-- Exercise objective --
Select each line where the word "loose" appears.

(Some records)
* begin *

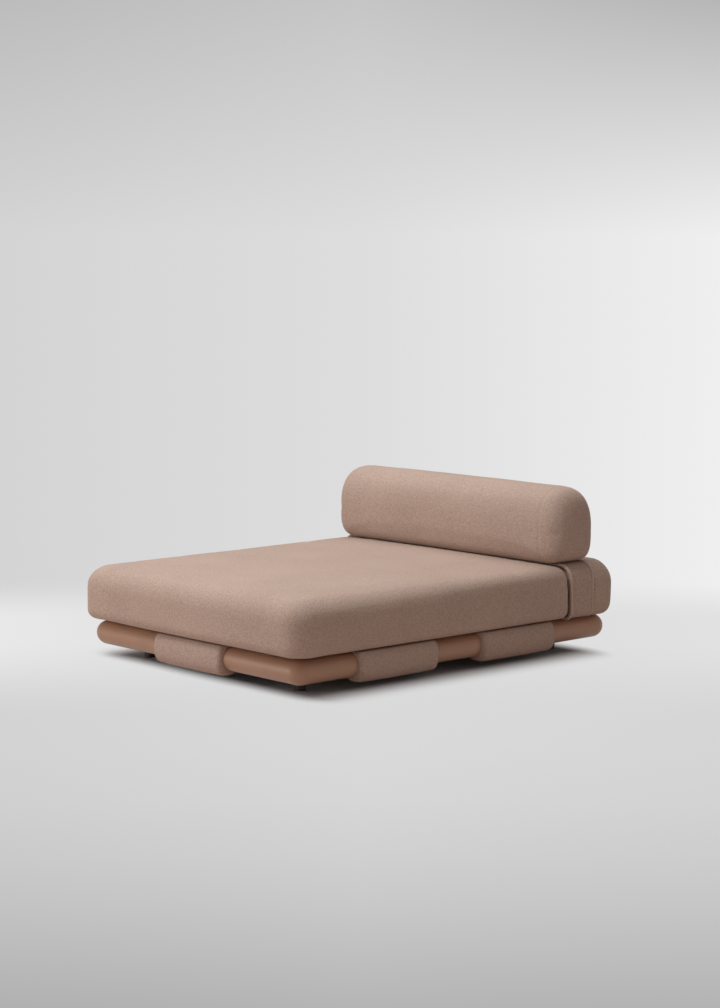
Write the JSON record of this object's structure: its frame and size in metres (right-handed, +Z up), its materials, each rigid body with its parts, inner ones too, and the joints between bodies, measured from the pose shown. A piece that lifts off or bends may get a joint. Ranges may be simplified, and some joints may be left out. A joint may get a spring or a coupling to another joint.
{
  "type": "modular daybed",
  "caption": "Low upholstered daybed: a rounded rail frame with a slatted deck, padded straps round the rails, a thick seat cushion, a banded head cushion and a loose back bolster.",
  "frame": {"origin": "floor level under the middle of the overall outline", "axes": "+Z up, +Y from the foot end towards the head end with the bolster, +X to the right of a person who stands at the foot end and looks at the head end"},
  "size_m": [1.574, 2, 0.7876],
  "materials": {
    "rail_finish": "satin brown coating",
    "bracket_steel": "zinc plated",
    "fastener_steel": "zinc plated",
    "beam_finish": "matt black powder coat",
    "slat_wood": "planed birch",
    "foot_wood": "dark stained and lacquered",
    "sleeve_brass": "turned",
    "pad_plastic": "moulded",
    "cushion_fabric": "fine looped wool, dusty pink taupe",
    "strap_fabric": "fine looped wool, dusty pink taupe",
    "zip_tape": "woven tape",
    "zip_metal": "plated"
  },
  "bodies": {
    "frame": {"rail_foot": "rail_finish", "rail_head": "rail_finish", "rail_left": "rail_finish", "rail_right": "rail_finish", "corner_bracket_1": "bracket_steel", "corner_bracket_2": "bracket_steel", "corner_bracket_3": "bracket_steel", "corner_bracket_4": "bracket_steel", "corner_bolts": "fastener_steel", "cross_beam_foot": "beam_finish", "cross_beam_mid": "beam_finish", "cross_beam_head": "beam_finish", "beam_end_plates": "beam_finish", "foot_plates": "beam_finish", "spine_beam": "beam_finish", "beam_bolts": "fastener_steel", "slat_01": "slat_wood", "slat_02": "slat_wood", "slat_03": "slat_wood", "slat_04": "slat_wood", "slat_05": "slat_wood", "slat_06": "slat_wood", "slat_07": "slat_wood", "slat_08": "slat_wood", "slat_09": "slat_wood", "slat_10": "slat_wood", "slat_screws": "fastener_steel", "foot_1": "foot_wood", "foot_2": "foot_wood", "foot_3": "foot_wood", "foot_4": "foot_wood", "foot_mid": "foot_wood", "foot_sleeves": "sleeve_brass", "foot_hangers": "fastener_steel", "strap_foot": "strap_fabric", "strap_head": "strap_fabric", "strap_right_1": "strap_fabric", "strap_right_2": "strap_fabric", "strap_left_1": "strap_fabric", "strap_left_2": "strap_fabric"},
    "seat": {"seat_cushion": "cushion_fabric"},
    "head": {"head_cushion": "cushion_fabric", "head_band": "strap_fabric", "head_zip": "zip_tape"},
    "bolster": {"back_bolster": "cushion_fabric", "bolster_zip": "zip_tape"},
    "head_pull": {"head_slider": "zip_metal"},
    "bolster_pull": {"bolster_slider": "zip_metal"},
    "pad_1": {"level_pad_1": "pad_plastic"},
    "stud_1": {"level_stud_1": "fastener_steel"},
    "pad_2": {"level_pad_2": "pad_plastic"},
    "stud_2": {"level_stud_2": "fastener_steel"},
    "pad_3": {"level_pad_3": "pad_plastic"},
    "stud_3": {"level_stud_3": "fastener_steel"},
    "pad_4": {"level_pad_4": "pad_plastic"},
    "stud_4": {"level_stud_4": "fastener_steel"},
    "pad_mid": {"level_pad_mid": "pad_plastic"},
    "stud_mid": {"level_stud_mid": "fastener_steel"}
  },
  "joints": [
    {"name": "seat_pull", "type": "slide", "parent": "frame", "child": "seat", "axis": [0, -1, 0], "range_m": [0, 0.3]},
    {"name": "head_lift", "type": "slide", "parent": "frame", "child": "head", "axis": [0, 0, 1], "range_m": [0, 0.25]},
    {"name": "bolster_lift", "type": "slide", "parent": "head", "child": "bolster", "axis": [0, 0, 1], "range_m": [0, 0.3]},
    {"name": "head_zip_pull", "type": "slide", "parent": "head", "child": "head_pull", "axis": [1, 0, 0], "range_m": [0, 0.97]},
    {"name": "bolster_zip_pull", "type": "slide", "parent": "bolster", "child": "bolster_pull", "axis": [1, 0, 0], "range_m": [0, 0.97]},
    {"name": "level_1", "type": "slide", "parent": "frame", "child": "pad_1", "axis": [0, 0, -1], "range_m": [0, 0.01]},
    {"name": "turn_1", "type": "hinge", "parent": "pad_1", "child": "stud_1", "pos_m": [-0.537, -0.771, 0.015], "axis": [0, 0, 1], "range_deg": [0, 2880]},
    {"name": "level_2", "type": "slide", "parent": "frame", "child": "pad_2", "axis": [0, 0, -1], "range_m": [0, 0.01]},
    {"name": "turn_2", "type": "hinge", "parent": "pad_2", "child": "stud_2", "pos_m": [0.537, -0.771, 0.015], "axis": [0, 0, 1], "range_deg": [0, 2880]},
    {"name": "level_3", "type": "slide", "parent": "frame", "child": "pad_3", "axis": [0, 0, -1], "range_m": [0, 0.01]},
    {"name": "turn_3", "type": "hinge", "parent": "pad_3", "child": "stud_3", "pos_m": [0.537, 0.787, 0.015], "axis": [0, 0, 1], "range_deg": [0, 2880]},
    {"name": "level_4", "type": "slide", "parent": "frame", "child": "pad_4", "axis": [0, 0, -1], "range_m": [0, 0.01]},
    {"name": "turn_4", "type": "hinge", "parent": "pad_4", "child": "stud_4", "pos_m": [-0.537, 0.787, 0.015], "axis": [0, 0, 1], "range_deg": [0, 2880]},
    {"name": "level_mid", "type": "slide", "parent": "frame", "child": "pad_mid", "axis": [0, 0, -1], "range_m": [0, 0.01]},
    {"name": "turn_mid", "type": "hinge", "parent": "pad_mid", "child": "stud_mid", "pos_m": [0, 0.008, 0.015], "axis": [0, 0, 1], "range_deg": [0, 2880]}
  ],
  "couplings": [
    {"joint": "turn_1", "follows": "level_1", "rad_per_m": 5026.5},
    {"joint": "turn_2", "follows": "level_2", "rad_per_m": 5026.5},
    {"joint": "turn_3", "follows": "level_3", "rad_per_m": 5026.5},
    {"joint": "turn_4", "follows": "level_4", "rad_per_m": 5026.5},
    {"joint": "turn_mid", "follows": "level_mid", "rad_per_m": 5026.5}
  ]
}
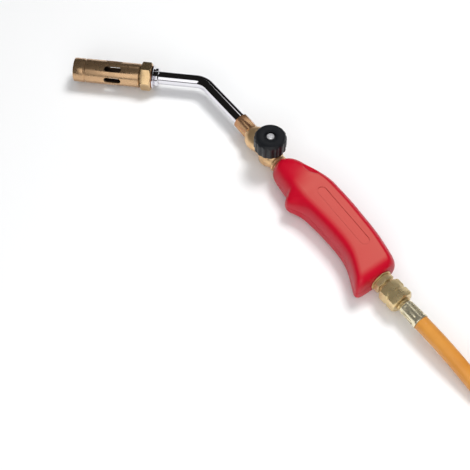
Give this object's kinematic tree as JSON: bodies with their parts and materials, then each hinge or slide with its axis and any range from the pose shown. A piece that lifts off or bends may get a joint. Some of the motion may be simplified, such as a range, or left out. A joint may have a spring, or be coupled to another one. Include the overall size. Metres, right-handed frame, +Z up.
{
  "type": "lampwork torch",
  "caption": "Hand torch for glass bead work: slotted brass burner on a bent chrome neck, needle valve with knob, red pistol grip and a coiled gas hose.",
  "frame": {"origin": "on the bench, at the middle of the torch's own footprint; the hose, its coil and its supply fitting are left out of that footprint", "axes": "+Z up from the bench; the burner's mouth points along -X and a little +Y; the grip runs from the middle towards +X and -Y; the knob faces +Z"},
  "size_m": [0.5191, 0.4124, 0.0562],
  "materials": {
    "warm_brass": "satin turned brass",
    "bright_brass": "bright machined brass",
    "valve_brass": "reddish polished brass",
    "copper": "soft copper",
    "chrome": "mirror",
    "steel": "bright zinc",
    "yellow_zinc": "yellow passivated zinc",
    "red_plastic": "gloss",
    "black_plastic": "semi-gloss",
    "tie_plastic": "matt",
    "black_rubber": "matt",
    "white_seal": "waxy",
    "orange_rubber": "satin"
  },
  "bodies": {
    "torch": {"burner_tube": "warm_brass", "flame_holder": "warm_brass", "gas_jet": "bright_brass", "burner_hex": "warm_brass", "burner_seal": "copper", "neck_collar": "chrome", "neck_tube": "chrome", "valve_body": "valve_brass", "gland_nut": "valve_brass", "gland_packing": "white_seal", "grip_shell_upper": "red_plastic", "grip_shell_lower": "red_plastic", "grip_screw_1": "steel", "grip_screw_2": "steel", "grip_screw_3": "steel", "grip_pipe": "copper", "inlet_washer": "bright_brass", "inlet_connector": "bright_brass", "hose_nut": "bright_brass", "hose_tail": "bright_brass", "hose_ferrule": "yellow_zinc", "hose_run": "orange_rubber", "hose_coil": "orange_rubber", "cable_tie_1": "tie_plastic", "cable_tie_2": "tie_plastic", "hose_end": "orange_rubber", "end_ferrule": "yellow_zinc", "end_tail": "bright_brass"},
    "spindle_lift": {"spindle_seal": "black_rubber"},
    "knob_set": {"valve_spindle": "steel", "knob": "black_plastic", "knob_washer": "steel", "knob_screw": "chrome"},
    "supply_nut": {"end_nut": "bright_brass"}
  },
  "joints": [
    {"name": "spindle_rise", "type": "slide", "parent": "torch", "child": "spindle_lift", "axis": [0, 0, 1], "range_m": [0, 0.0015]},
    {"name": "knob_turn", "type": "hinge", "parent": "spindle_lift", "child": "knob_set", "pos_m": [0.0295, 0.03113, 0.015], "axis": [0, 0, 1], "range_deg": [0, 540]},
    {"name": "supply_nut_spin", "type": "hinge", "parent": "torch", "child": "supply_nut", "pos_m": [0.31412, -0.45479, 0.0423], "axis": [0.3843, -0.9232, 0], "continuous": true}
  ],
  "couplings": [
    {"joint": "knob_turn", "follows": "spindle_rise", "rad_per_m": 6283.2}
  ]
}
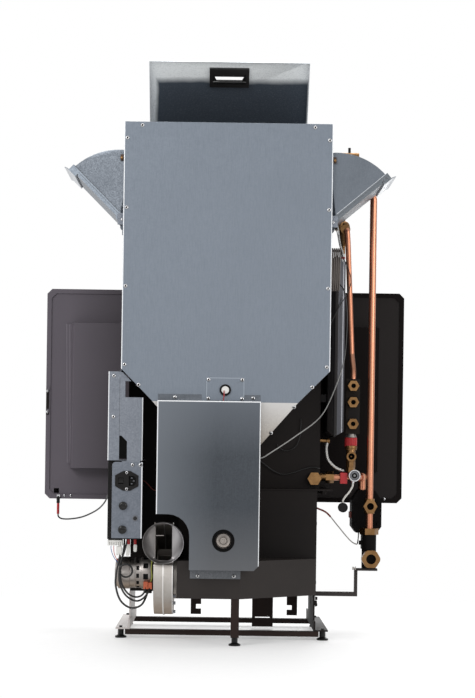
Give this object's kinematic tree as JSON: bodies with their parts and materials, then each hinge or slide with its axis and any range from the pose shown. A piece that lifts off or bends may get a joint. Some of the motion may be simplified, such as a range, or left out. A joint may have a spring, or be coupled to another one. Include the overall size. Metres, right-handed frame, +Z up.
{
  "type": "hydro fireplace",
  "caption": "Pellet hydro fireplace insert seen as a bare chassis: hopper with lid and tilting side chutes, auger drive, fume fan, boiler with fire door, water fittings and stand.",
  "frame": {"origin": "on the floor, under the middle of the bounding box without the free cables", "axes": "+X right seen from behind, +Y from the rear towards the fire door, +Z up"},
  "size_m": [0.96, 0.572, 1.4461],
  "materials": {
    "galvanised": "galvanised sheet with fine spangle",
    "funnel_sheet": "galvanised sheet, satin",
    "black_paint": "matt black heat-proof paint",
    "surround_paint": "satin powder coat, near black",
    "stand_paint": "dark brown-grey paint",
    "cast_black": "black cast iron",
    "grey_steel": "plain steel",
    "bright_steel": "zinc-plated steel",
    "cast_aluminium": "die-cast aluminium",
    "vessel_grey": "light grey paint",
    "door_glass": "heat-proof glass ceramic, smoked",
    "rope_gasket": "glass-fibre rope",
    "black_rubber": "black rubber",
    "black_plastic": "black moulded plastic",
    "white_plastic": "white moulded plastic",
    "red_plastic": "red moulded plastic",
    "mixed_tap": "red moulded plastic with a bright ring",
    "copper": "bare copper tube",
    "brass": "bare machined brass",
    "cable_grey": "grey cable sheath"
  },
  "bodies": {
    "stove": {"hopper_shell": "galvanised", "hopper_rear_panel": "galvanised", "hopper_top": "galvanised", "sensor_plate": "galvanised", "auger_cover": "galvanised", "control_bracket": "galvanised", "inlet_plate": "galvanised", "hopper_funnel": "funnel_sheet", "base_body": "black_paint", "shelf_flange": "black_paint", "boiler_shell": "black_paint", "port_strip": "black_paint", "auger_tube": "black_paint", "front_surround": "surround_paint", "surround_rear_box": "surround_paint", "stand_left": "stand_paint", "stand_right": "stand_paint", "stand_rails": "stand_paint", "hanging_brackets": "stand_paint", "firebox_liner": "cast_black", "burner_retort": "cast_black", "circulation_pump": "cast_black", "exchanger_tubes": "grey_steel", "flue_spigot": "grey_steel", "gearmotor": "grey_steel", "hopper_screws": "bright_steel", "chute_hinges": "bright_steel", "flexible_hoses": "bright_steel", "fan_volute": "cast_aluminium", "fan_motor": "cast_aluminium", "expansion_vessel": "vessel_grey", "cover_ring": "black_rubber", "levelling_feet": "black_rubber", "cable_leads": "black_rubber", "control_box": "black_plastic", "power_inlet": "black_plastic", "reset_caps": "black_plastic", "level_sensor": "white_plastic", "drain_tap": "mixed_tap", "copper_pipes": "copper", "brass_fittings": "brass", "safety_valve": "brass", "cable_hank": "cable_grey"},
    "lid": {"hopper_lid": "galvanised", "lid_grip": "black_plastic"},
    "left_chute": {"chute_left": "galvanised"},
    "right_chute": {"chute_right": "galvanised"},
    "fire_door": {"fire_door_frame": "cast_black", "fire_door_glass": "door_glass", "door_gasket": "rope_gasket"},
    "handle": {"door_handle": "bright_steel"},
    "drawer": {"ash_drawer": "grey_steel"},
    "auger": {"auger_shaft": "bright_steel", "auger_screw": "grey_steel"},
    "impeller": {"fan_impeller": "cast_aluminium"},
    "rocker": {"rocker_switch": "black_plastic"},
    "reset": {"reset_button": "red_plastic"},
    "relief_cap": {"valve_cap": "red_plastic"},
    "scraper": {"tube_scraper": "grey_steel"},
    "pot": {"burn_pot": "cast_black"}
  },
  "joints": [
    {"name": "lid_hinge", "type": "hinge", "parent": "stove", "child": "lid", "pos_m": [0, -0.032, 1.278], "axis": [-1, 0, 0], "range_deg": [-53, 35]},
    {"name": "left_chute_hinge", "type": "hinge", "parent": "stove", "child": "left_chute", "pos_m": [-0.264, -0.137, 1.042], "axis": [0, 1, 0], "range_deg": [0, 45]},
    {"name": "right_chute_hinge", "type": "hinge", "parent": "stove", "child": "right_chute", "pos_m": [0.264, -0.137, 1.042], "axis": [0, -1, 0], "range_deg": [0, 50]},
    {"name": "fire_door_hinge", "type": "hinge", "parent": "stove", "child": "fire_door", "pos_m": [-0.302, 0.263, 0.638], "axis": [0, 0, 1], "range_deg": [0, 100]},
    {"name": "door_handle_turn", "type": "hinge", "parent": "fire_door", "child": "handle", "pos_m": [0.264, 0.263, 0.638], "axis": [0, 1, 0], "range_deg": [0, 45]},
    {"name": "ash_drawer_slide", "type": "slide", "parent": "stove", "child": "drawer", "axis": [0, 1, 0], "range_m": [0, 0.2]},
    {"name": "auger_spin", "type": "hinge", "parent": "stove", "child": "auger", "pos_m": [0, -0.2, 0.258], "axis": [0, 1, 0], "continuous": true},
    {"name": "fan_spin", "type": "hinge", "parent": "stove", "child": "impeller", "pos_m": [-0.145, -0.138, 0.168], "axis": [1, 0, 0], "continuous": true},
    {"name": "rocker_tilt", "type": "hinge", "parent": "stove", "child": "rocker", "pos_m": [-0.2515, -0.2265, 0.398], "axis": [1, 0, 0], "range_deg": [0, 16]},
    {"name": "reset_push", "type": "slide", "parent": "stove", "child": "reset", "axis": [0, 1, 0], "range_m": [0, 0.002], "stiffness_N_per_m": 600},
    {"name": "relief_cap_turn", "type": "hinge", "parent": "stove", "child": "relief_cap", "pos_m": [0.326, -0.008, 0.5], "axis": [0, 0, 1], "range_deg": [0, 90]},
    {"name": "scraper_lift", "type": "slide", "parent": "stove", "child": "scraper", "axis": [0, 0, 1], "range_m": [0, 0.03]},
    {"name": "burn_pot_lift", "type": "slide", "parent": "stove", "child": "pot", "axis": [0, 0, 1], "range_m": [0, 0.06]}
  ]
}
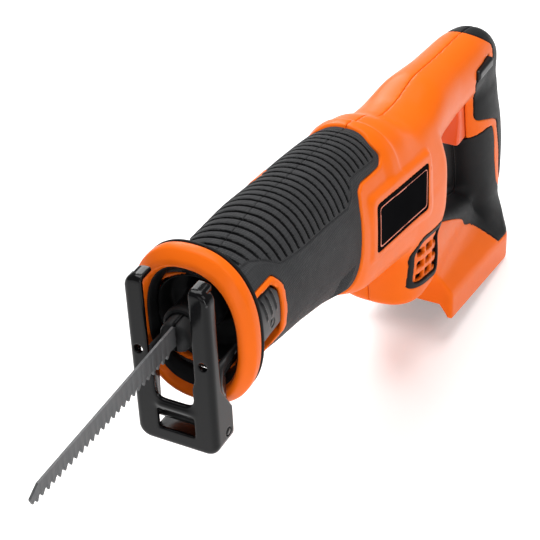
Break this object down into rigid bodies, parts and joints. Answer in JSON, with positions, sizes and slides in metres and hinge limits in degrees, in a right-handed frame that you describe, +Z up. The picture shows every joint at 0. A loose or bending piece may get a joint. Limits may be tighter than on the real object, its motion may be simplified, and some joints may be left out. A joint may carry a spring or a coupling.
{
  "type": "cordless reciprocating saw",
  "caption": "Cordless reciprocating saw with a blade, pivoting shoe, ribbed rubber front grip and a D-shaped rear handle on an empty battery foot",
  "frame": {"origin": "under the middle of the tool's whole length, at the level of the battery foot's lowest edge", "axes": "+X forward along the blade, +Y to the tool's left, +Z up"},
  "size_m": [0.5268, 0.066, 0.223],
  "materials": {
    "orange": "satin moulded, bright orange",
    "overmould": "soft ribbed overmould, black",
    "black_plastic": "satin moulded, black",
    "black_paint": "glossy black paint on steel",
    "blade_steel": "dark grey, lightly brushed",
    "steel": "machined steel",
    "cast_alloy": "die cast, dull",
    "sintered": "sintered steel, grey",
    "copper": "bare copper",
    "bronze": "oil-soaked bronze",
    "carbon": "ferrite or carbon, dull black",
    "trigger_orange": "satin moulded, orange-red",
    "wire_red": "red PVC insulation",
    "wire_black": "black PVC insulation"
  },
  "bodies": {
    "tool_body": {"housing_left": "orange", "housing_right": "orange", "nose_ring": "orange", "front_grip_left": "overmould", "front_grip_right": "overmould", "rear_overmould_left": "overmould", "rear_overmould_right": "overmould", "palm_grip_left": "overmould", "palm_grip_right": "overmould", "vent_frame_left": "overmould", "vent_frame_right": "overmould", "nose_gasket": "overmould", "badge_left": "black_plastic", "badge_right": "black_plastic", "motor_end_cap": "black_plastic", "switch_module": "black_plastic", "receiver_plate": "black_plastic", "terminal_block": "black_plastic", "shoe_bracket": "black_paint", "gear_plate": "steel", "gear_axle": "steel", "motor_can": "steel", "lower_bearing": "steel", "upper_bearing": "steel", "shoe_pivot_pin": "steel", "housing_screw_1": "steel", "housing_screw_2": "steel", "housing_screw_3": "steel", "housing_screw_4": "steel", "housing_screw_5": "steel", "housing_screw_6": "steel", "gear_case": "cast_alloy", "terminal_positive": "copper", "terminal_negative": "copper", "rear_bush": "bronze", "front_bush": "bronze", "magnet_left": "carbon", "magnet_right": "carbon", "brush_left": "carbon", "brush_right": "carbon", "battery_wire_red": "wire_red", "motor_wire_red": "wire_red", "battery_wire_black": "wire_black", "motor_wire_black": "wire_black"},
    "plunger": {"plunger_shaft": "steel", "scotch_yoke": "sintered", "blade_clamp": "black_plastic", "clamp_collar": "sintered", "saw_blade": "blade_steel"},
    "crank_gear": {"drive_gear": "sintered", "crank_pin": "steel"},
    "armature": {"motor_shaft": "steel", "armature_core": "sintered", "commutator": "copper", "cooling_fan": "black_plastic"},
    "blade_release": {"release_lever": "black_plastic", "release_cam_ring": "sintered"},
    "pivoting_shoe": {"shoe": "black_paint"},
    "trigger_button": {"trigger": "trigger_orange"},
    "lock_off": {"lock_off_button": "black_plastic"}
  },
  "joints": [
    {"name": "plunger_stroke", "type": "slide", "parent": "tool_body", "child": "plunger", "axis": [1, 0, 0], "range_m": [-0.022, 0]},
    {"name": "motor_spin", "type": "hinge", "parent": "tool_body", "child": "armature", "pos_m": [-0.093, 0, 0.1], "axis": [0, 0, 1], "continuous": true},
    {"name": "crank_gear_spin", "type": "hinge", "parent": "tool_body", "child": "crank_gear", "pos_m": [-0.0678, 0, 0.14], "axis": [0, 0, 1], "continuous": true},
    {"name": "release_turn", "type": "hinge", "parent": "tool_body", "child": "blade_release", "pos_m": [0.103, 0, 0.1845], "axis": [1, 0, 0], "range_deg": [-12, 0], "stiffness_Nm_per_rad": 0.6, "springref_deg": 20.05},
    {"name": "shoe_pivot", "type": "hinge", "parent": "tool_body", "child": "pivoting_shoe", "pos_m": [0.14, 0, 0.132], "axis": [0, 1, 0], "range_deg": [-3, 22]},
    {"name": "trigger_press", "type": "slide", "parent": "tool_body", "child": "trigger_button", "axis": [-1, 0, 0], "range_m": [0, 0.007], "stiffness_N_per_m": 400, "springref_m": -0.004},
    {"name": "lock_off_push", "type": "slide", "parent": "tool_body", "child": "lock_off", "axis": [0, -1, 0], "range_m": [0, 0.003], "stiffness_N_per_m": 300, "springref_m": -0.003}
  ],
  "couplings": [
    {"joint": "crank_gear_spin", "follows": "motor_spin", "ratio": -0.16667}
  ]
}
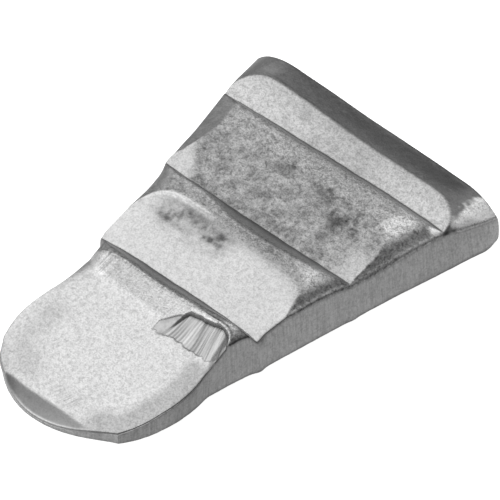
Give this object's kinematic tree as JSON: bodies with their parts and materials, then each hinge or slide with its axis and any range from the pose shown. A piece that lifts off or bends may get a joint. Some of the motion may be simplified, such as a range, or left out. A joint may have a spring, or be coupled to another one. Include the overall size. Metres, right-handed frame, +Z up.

* end *

-- Task result --
  "caption": "Low upholstered daybed: a rounded rail frame with a slatted deck, padded straps round the rails, a thick seat cushion, a banded head cushion and a loose back bolster.",
Break this object down into rigid bodies, parts and joints. Answer in JSON, with positions, sizes and slides in metres and hinge limits in degrees, in a right-handed frame that you describe, +Z up. The picture shows every joint at 0. A loose or bending piece may get a joint. Limits may be tighter than on the real object, its motion may be simplified, and some joints may be left out. A joint may carry a spring or a coupling.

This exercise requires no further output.